2. Life is sacred. Persons of joy, those who understand the "joy factor" have the ability to see beyond outward
appearances. In working with people who are afflicted with chemical dependency I have seen some very destitute
and "scroungy" looking people. Where's the sacred? To quote a television commercial, "It's in there". People of
joy look for the "sacred" in all the persons they meet and greet.
3. Life is difficult. People of joy are quite aware of the presence of pain and the difficulties that accompany
life. Those who smile all the time, in spite of the pain, in spite of the losses and grief, are simply not being
truthful. Persons of joy acknowledge pain; acknowledge, "Today is pretty rotten". What they do have is a sense
of toughness. Siegel calls it "denial no, defiance yes". It follows that people who understand the "joy factor" are
tough. They go with the pain and strive for the gain. Courage is their middle name.

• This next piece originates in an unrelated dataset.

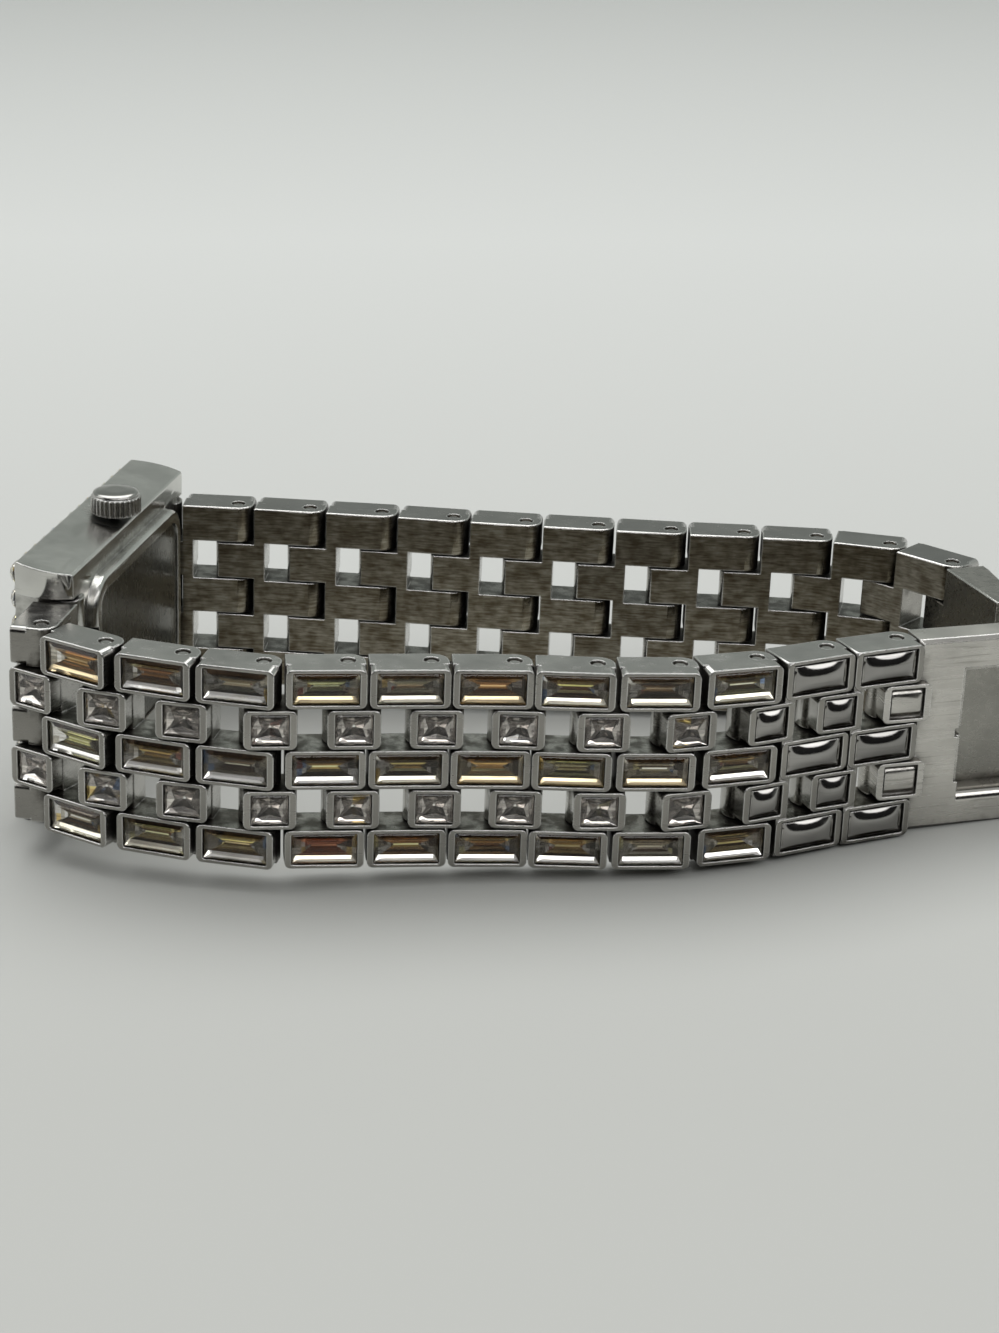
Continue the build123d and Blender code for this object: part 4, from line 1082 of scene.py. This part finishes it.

4. Life is short. We have little time to waste in our relationships. Every person we meet has significance and
can teach us something. David Augsberger alludes to the three A's and the three R's. People of joy are
accepting, keeping an open mind and reserving judgment when they meet new people. They are available to a
select number of friends to the extent that they can be depended upon for any kind of support at any time. In
addition, people of joy are authentic. There is no facade and no fronting. On the other hand, the "joy factor"
allows us to be present with other people and recognize them. We know their names, we see their small steps
and we reinforce/reward their efforts. Some call it encouragement. Respect is the third thing that characterizes
people of joy. They have respect for a wide variety of thinking and they understand the diversity in human
nature, beliefs and values.
5. Life is funny. The science of psychoneuroimmunology (PNI) has to do with mind/body interactions. Humor,
with its ensuing laughter, is just one of the expressions of the humor response. Norman Cousins book, "The
Anatomy of an Illness" deals with the use of humor during recovery from extended illness. Laughter, to be helpful,
must be inviting and forgiving, according to Christian Hegeseth, M.D. in his book "A Laughing Place". People of
joy know how to laugh. They put sound to their smiles and delight in a hardy guffaw. They look for funny things to
happen and relish the humor in every day life. The popularity and success of Bombeck and Cosby are clearly
related to their ability to connect every day life to a sense of humor that experiences life with reckless abandon.
(This section has magic, jokes, and audience participation…but is non-threatening).
6. Life is a spiritual journey. One cannot experience a somewhat complete sense of joy unless he or she has
taken the time to nurture the inner "quiet place". Is it poetry that quiets your soul? Music? Meditation? Prayer?
The success of many treatment programs rests on the ability of persons with chronic illnesses to get in touch with
their spiritual nature, and find ways to nurture it.
Thus, the "joy factor" is really a way of looking at life through a realistic lens of appreciation, celebration,
tolerance, sensitivity and introspection. Choosing to acknowledge what is and determining to change what can be
changed, people of joy have come to a balance and moments of serenity are theirs.